Sentence 2: Adding a postscript about desire
- Write a sentence about something a character needs or wants. The desire could be for anything: a Coke, a different job, somebody to love. It might be helpful to locate the character in a place, like this: “The sun was shining down on the stadium, and she desperately needed a Coke.”
- Add a note at the end about the desired thing. Here is what Dubois writes: “Andrew was still woozy from his two Valiums and two glasses of wine, the bare minimum that he needed to fly these days—to anywhere, for anything, though especially for here, for this.” The passage after the hyphen makes it clear how much he needs the Valium and wine. So, if your sentence is “She needed a Coke,” you could add, “She needed a Coke—right here, right now, even if it cost her twenty dollars.” This kind of postscript mimics the way we often talk in real life—children and adults alike.
Sentence 3: Interrupting your own train of thought
- Write a sentence about a character’s personality. You might identify a trait or a tendency that exists despite the difficulties it causes: “Another drink would cause him to start shooting off his mouth, but he walked to the bar anyway” or “She’d been told that correcting people in public was unbecoming, but Afghanistan and Iraq were definitely not neighbors.”
- Add an aside that interrupts the flow of the sentence entirely. Dubois writes, “The irony of being a professor of international relations who was terrified of international travel was not lost on him (no irony was lost on him, ever), but it would not be helped.” The parenthetical aside gives the character a measure of self-awareness, which can be useful later in a story when the character must make an important decision. An easy way to add an aside is to let the character comment on his/her own trait or tendency.
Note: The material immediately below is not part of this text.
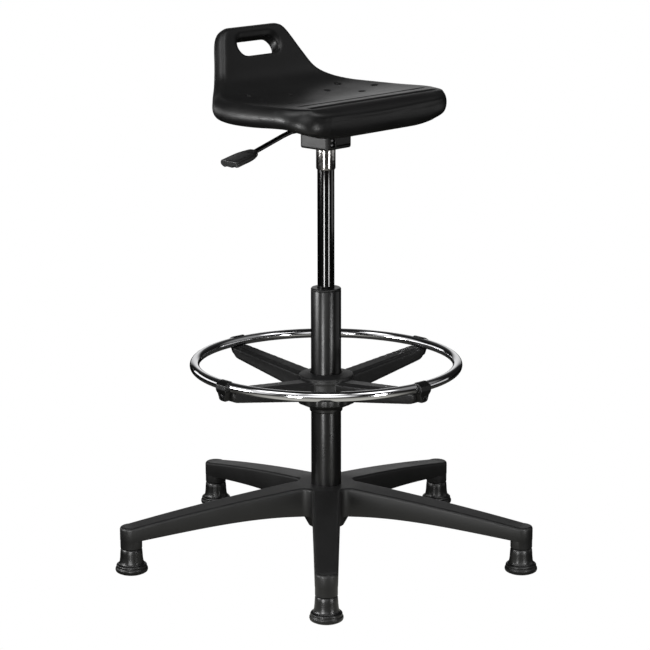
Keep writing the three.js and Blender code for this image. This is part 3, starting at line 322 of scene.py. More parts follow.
# %% [markdown]
# ### Moulded shapes
# A plastic moulding has no sharp edge anywhere. Bevels on a shape with many cuts tangle, so
# such a shape is turned into a fine even skin by a voxel remesh, which also joins what overlaps,
# and a few passes of smoothing then round all its edges alike.


def bridged(loops):
    """A closed skin through a row of closed loops."""
    shape = bmesh.new()
    rings = []
    for spots in loops:
        verts = [shape.verts.new(spot) for spot in spots]
        rings.append([shape.edges.new((a, b)) for a, b in zip(verts, verts[1:] + verts[:1])])
    for here, after in zip(rings, rings[1:]):
        bmesh.ops.bridge_loops(shape, edges=here + after)
    for ring in (rings[0], rings[-1]):
        bmesh.ops.triangle_fill(shape, edges=ring, use_beauty=True)
    bmesh.ops.remove_doubles(shape, verts=shape.verts, dist=0.01)
    bmesh.ops.recalc_face_normals(shape, faces=shape.faces)
    return shape


def joined(*shapes):
    """One bmesh that holds several; the shapes that go in are used up."""
    whole = bmesh.new()
    for shape in shapes:
        mesh = bpy.data.meshes.new("part")
        shape.to_mesh(mesh)
        shape.free()
        whole.from_mesh(mesh)
        bpy.data.meshes.remove(mesh)
    return whole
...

So, my sentence about correcting people in public might become “She’d been told that correcting people in public was unbecoming (those twerps who worked as aids to powerful men were always insisting on manners), but Afghanistan and Iraq were definitely not neighbors.”
By writing sentences with detours, you may find that your story becomes looser, with room for characters to move about and think and forget, even momentarily, about the plot you’ve put them in. Perhaps you’ll write a page-turner that makes the reader stick to every word out of fear of missing something great.